> _Exercise brief_
Restate word for word the lines of the data below, from the first through the one that has "wasm.setup();".

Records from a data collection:
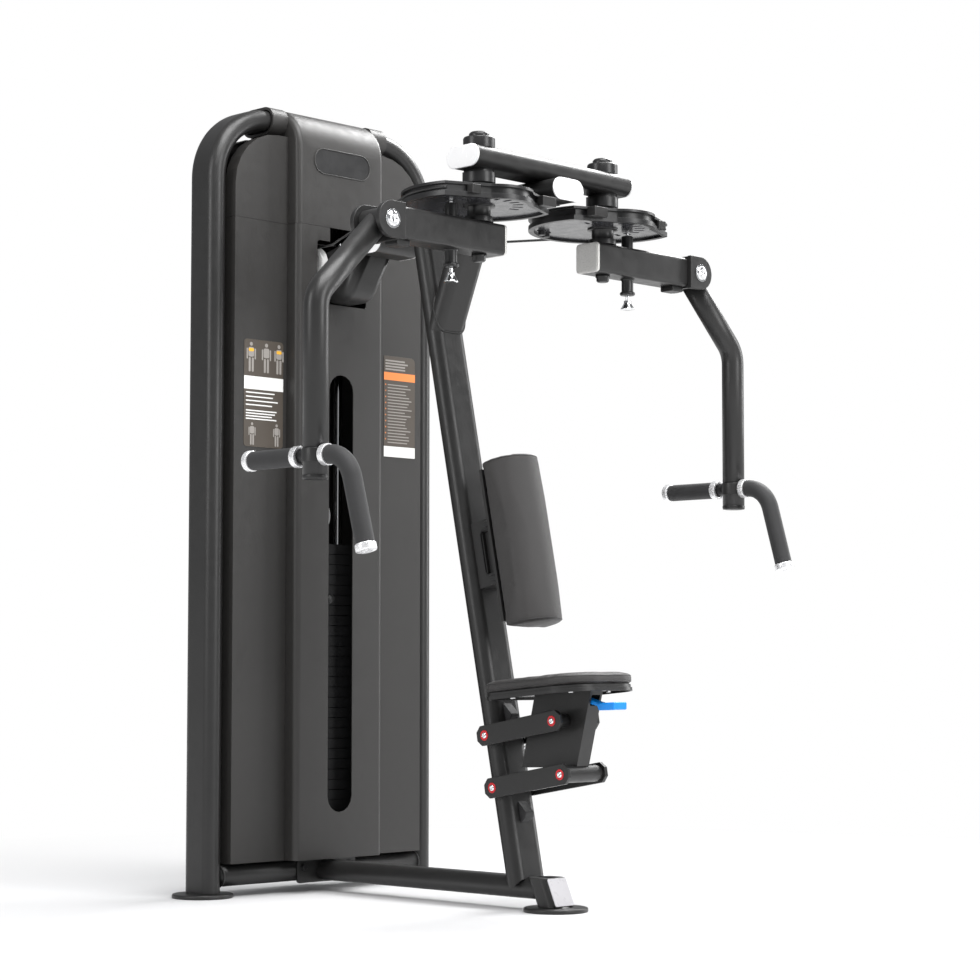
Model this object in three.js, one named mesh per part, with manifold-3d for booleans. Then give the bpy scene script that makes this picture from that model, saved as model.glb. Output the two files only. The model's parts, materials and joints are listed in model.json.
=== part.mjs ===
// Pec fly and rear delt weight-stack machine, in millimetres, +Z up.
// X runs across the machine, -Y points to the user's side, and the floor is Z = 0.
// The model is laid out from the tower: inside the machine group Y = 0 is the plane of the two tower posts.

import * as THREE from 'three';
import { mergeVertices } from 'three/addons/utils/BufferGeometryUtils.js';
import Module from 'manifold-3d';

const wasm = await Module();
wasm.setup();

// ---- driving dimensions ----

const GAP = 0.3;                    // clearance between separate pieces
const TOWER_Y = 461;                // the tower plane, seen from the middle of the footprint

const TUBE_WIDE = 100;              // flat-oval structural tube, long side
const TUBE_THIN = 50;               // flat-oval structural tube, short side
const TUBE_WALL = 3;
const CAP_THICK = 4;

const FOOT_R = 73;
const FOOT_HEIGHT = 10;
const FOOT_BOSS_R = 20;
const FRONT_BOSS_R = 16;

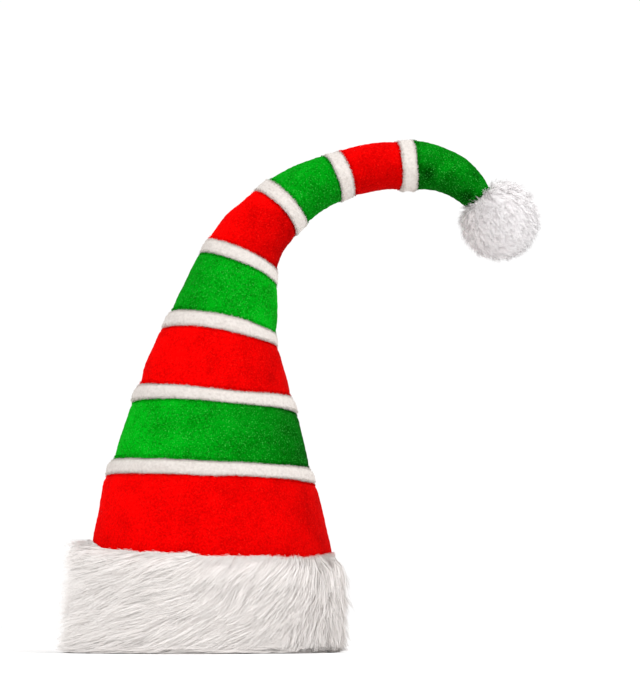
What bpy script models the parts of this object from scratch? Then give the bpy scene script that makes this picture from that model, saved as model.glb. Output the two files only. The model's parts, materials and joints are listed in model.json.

> _Solution for this exercise_
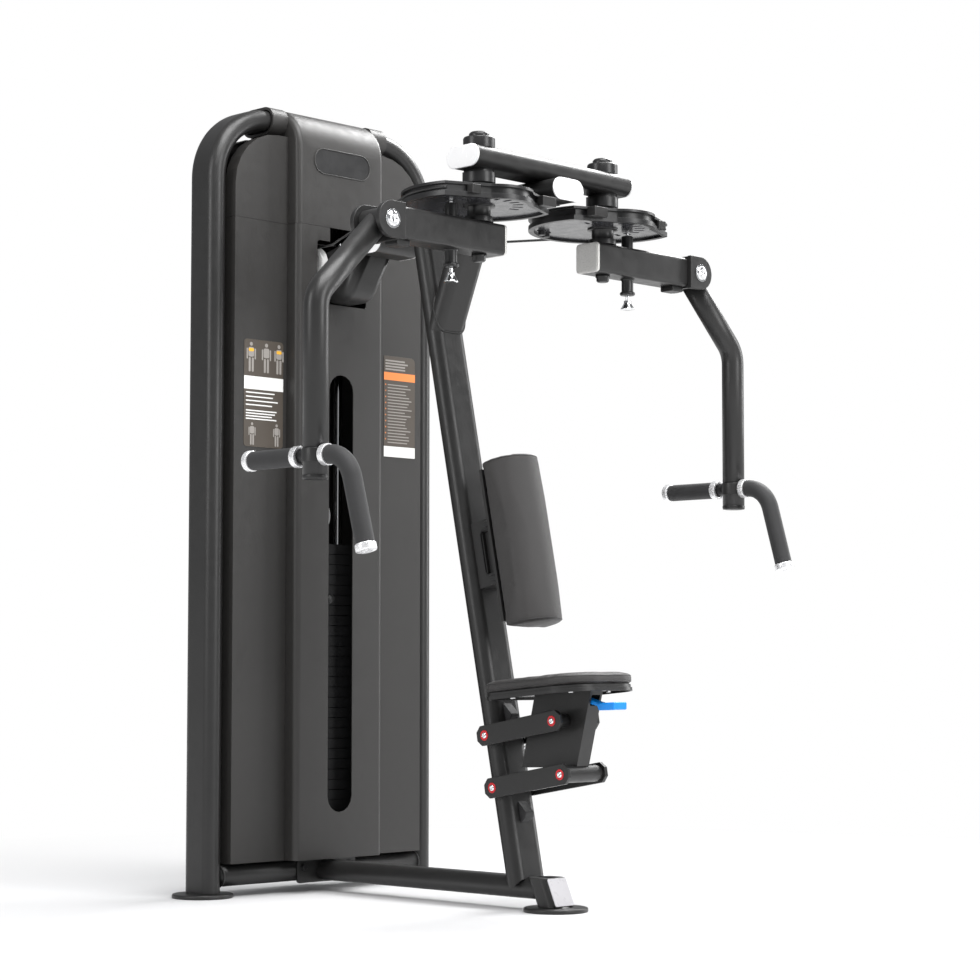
Model this object in three.js, one named mesh per part, with manifold-3d for booleans. Then give the bpy scene script that makes this picture from that model, saved as model.glb. Output the two files only. The model's parts, materials and joints are listed in model.json.
=== part.mjs ===
// Pec fly and rear delt weight-stack machine, in millimetres, +Z up.
// X runs across the machine, -Y points to the user's side, and the floor is Z = 0.
// The model is laid out from the tower: inside the machine group Y = 0 is the plane of the two tower posts.

import * as THREE from 'three';
import { mergeVertices } from 'three/addons/utils/BufferGeometryUtils.js';
import Module from 'manifold-3d';

const wasm = await Module();
wasm.setup();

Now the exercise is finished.